The change went into effect on January 1, 2025. While the statute is silent as to whether it will apply retroactively, application of New York’s two-step framework for determining retroactivity suggests that only behavior occurring after January 1, 2025 will be considered for purposes of bringing a claim pursuant to Section 10(3)(b). Specifically, because the statute does not expressly state that it applies retroactively and because the statute creates a new substantive right, Section 10(3)(b) will likely be applied only to causes of action accruing after its effective date.2
Take-Aways
In light of this change, employers are encouraged to review their Workers’ Compensation policies to ensure coverage is updated to include coverage for all employees that purport to bring mental injury claims premised on work-related stress. Every business is different, so risks are unique. Businesses are encouraged to consult with labor and employment counsel regarding questions about the scope of the new legislation.
See Footnotes
1 See Sowemimo v. D.A.O.R. Sec., Inc., 43 F. Supp. 2d 477, 491 (S.D.N.Y. 1999).

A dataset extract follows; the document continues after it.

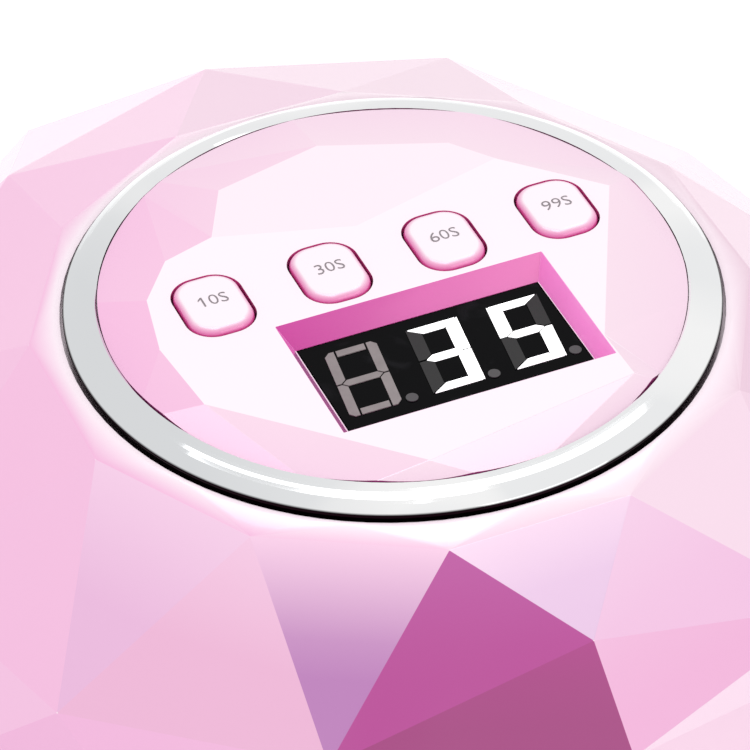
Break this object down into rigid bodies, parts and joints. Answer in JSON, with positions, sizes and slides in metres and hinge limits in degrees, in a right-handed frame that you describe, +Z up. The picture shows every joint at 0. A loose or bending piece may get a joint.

2 See Surgicore Surgical Ctr., LLC v. Liberty Mut. Ins. Co., No. 23-CV-7462, 2024 WL 3835149, at *5 (E.D.N.Y. Aug. 15, 2024) (holding that where an amendment to Section 13-g Workers’ Compensation Law that merely changed the procedure and form of remedies available to plaintiff and was silent as to retroactivity, the amendment “should apply not only to causes of action accruing after its effective date but also to previously accrued claims not yet interposed by that date.”).